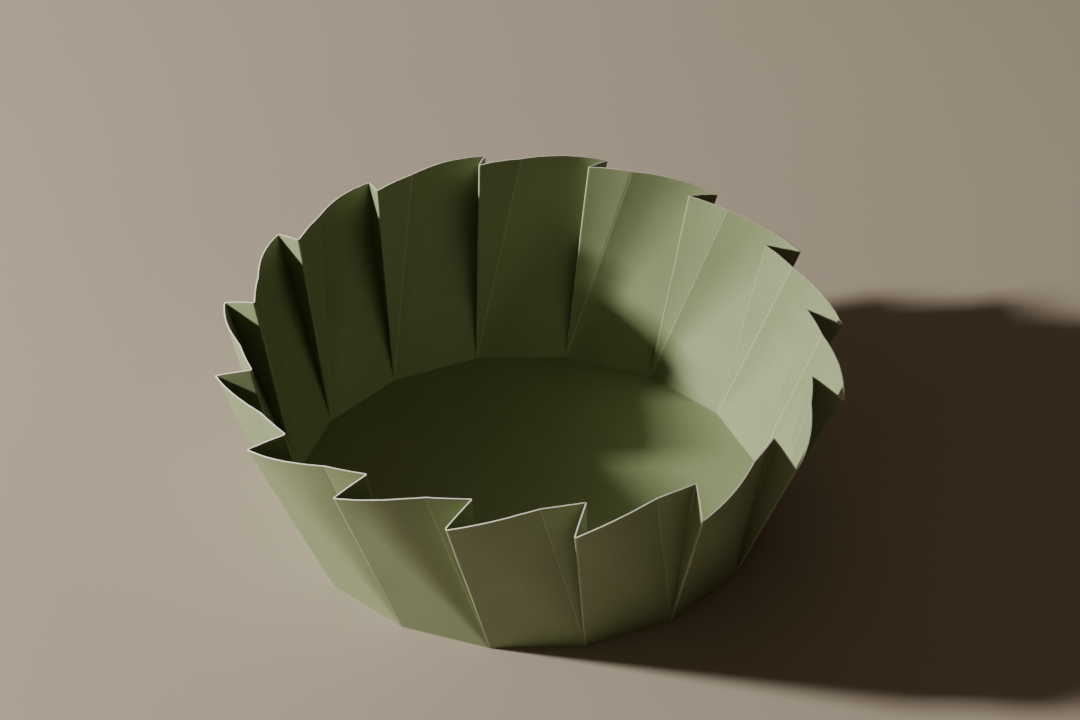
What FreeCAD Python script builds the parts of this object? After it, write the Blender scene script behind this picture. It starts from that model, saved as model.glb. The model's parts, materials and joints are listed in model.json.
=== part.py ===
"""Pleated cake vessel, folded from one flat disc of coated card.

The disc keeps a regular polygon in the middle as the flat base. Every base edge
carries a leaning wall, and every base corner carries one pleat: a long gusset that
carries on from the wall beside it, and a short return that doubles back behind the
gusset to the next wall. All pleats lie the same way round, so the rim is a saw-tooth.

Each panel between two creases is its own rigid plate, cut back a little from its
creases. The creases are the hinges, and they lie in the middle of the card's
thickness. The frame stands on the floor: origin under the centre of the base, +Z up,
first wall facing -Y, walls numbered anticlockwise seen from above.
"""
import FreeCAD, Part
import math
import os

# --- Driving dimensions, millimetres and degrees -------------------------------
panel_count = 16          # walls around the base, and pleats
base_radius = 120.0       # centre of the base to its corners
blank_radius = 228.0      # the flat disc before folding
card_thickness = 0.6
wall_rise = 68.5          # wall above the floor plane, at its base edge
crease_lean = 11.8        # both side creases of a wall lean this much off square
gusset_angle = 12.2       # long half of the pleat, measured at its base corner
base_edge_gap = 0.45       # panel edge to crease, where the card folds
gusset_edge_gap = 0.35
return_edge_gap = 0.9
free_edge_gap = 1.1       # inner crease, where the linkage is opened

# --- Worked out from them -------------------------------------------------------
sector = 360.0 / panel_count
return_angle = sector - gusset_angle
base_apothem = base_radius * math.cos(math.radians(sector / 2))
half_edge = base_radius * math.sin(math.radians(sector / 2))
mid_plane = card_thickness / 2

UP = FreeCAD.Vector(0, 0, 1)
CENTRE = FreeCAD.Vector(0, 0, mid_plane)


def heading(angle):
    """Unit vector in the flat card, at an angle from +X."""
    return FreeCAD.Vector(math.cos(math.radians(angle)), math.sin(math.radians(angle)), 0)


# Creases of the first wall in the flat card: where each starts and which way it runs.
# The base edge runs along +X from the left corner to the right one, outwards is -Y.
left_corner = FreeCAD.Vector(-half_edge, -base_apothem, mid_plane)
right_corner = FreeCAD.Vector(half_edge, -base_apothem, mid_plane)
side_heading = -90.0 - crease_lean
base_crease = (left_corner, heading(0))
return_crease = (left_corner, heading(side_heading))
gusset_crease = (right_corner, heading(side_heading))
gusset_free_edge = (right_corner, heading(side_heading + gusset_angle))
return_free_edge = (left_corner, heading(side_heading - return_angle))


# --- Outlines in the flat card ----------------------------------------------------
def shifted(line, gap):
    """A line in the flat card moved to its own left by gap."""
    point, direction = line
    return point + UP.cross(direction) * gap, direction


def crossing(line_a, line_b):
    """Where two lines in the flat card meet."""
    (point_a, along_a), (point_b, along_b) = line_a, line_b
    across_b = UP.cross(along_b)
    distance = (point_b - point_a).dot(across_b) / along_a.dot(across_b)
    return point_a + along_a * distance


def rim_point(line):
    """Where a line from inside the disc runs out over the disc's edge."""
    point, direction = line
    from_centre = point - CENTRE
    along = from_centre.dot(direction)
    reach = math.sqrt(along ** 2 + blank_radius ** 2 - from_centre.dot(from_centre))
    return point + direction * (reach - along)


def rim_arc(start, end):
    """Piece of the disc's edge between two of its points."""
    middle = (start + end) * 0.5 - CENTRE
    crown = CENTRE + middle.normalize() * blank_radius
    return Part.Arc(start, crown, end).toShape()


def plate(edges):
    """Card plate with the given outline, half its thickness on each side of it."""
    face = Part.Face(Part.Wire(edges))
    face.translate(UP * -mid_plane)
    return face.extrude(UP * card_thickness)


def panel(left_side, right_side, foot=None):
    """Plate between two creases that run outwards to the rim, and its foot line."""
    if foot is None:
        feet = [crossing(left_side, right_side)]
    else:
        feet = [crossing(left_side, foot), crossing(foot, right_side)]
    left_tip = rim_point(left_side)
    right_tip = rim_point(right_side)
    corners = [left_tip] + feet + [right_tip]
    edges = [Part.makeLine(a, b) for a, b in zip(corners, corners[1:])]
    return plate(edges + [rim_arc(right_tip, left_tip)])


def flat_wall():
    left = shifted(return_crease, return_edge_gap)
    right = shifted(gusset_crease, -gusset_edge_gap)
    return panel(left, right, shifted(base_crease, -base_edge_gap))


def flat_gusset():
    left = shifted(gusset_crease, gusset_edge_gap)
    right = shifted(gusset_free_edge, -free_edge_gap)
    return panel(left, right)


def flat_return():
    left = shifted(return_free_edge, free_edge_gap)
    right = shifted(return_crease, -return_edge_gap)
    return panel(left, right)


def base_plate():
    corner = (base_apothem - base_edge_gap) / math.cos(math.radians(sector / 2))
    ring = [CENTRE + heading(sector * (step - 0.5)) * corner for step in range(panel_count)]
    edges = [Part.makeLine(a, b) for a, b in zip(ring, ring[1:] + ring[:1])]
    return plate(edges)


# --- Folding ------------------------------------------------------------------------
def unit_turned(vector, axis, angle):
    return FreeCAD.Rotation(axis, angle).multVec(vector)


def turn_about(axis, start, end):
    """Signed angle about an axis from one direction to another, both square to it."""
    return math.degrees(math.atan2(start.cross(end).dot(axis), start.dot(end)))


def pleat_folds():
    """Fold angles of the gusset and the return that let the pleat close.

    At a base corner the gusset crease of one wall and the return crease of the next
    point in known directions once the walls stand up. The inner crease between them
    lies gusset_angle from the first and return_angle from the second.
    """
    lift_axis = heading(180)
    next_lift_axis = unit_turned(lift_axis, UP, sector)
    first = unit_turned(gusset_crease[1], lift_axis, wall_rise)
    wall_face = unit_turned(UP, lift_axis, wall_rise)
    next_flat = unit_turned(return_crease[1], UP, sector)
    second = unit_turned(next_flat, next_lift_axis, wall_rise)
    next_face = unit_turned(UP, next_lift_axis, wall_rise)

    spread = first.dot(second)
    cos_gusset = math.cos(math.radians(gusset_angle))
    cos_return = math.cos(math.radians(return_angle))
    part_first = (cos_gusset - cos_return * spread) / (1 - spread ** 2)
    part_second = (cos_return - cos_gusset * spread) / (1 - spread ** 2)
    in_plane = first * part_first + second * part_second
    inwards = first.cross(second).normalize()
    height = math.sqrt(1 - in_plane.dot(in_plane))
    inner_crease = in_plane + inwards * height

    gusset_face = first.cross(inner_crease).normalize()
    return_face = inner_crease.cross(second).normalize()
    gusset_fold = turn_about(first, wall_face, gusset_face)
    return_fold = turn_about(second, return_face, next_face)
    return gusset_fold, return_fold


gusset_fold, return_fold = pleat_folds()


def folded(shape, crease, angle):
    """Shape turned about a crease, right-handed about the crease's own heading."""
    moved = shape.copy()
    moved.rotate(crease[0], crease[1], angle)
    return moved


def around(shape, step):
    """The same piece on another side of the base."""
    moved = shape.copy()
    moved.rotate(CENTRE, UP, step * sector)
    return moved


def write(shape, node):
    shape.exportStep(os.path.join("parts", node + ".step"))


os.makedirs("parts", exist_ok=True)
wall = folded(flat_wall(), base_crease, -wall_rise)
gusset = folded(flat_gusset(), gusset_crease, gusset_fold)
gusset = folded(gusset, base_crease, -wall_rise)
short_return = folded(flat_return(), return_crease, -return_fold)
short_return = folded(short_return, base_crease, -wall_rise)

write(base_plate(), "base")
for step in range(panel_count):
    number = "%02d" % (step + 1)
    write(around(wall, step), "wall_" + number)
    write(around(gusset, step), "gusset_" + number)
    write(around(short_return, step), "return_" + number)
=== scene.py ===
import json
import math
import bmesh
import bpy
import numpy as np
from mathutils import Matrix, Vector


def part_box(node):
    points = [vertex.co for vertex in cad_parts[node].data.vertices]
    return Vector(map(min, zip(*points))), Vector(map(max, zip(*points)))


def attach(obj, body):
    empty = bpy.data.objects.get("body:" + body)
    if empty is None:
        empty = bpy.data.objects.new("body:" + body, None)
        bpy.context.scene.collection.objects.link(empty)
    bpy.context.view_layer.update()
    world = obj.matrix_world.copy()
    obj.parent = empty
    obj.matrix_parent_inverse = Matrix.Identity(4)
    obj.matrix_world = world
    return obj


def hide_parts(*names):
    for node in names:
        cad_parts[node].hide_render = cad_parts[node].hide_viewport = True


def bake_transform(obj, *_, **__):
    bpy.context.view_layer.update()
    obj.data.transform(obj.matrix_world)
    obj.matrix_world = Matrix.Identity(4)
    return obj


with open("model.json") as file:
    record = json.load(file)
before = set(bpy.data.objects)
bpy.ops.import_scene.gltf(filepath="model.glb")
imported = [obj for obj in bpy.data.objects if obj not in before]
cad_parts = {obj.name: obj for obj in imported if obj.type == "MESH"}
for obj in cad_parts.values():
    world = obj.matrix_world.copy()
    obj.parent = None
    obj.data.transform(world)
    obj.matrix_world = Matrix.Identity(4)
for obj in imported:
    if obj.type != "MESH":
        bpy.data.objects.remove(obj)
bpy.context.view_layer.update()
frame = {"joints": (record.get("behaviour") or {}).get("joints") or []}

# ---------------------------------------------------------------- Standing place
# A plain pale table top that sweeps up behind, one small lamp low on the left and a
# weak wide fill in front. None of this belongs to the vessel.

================

**TASK REQUIREMENTS**
Return the opening line of the data and every line after it through the line containing "free_edge_gap = 1.1", please, exactly as written and with nothing added.

**ANSWER FOR THIS EXERCISE**
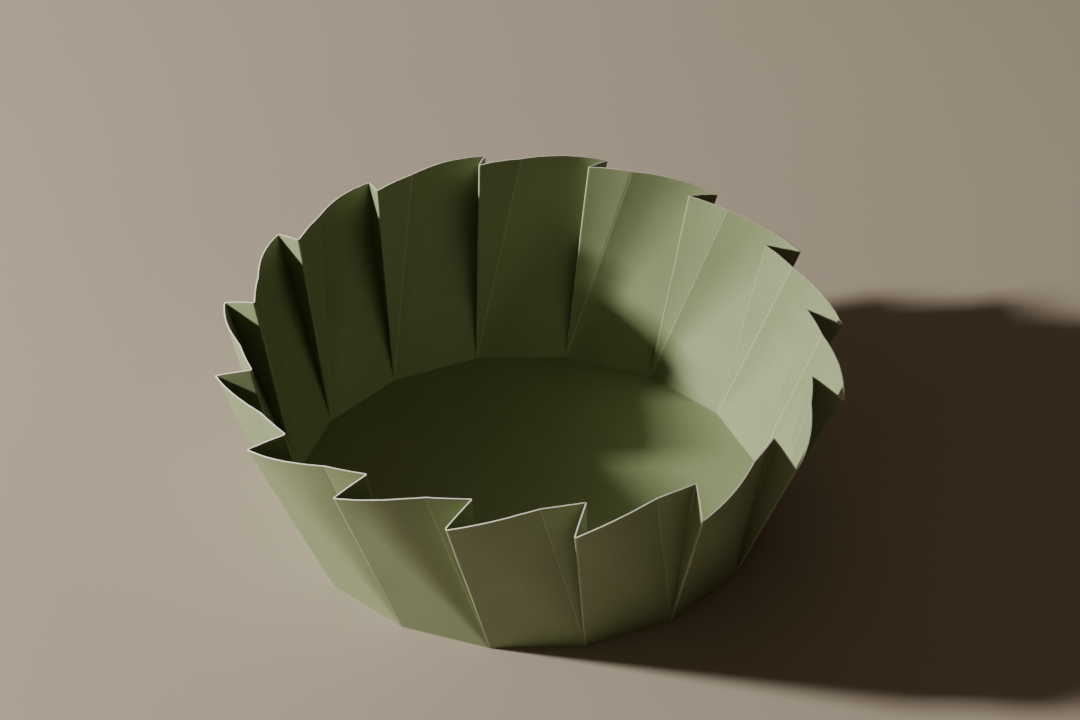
What FreeCAD Python script builds the parts of this object? After it, write the Blender scene script behind this picture. It starts from that model, saved as model.glb. The model's parts, materials and joints are listed in model.json.
=== part.py ===
"""Pleated cake vessel, folded from one flat disc of coated card.

The disc keeps a regular polygon in the middle as the flat base. Every base edge
carries a leaning wall, and every base corner carries one pleat: a long gusset that
carries on from the wall beside it, and a short return that doubles back behind the
gusset to the next wall. All pleats lie the same way round, so the rim is a saw-tooth.

Each panel between two creases is its own rigid plate, cut back a little from its
creases. The creases are the hinges, and they lie in the middle of the card's
thickness. The frame stands on the floor: origin under the centre of the base, +Z up,
first wall facing -Y, walls numbered anticlockwise seen from above.
"""
import FreeCAD, Part
import math
import os

# --- Driving dimensions, millimetres and degrees -------------------------------
panel_count = 16          # walls around the base, and pleats
base_radius = 120.0       # centre of the base to its corners
blank_radius = 228.0      # the flat disc before folding
card_thickness = 0.6
wall_rise = 68.5          # wall above the floor plane, at its base edge
crease_lean = 11.8        # both side creases of a wall lean this much off square
gusset_angle = 12.2       # long half of the pleat, measured at its base corner
base_edge_gap = 0.45       # panel edge to crease, where the card folds
gusset_edge_gap = 0.35
return_edge_gap = 0.9
free_edge_gap = 1.1       # inner crease, where the linkage is opened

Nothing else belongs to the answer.